[Records with modeling code]
---

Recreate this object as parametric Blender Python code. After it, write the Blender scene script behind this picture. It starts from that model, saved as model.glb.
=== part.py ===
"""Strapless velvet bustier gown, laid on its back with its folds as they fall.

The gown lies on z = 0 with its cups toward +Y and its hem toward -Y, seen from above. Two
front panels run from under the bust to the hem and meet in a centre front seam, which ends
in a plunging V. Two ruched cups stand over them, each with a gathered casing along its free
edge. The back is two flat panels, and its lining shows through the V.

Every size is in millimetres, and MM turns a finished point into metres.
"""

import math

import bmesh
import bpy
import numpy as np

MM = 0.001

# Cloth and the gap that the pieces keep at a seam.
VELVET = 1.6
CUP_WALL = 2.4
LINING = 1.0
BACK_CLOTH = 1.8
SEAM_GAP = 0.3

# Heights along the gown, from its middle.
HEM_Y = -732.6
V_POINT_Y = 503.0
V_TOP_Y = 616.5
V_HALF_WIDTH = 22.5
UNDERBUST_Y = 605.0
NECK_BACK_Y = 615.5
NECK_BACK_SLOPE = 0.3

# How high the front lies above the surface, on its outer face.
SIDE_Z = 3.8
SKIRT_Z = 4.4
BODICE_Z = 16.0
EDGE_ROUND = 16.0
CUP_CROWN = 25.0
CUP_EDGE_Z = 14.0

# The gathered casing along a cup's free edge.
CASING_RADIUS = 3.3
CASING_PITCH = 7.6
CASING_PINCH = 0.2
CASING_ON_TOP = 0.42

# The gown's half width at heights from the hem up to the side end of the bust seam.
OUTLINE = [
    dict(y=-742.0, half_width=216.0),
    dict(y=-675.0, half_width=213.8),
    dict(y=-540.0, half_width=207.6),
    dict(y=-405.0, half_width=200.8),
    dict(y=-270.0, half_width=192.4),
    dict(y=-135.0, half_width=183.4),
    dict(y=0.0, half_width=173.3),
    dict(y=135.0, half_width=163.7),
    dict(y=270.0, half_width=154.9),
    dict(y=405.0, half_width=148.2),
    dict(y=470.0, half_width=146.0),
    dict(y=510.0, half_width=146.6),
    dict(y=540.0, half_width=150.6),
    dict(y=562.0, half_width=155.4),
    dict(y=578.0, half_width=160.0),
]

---

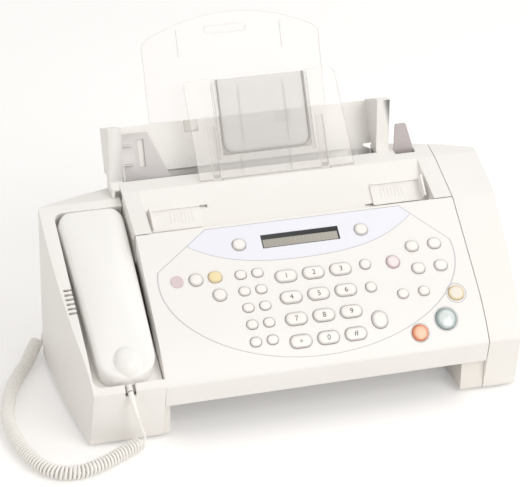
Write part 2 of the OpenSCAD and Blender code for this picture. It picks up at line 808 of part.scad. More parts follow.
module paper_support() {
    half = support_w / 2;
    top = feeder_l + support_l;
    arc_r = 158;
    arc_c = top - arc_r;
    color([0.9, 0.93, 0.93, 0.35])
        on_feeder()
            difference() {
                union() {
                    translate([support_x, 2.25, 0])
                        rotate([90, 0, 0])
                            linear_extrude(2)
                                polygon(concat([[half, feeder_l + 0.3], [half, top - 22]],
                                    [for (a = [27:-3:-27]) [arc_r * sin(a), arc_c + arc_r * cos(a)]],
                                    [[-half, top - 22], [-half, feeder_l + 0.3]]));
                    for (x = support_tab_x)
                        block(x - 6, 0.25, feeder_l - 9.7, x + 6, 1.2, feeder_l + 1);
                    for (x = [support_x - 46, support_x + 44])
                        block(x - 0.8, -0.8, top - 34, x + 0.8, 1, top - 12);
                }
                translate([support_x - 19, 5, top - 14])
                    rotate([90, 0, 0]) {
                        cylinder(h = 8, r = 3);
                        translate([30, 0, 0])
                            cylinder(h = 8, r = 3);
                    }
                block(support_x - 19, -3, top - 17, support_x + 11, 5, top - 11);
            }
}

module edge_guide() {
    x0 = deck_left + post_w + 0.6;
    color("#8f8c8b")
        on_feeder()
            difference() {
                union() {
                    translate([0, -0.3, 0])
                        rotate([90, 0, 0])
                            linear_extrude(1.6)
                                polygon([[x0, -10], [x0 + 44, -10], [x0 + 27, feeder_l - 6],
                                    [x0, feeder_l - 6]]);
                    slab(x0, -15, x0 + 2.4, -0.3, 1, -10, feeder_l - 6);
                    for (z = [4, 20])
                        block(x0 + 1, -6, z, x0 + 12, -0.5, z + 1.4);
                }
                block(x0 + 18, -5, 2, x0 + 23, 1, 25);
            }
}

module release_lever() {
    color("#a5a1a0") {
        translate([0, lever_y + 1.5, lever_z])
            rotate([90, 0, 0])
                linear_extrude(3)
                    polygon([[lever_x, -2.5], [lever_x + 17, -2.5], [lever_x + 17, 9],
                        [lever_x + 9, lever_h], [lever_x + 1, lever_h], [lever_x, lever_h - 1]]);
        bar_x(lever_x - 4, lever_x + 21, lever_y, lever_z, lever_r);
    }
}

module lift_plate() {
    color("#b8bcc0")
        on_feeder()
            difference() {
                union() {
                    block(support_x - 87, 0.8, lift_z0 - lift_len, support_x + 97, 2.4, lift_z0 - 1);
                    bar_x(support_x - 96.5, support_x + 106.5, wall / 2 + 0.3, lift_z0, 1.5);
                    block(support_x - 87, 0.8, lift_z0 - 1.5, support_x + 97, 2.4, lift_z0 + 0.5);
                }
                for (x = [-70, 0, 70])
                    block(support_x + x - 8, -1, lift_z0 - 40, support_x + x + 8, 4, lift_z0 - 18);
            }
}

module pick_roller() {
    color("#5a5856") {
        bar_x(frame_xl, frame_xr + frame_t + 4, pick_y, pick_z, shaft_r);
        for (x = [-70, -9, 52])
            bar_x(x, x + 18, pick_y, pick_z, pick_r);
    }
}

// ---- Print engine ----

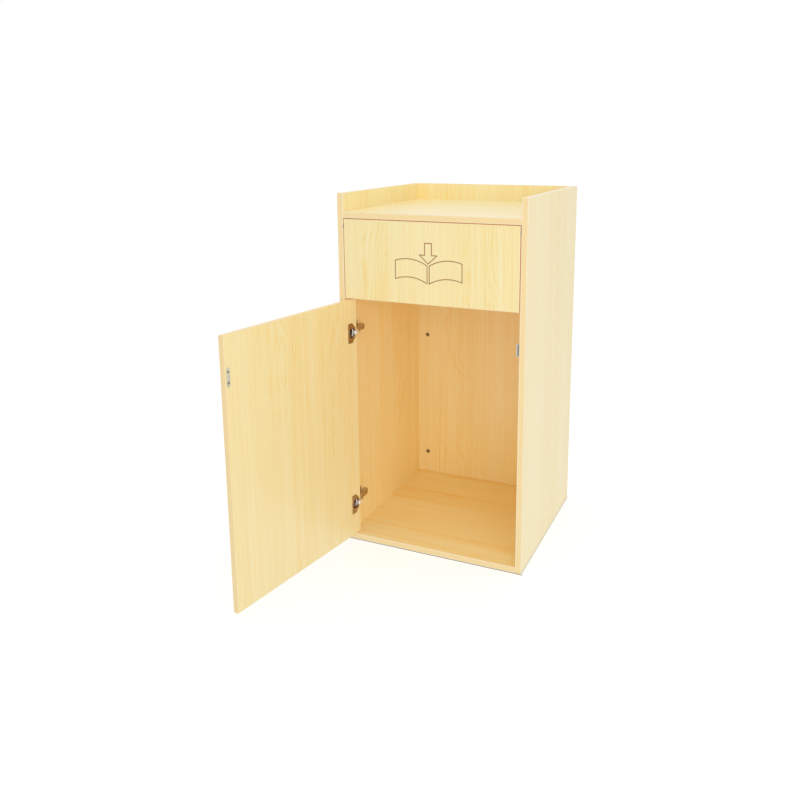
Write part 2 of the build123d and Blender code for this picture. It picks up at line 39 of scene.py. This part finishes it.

---

From the entries above, pull out each line that includes "part".

## EXERCISE RESPONSE
=== part.py ===
Write part 2 of the OpenSCAD and Blender code for this picture. It picks up at line 808 of part.scad. More parts follow.
Write part 2 of the build123d and Blender code for this picture. It picks up at line 39 of scene.py. This part finishes it.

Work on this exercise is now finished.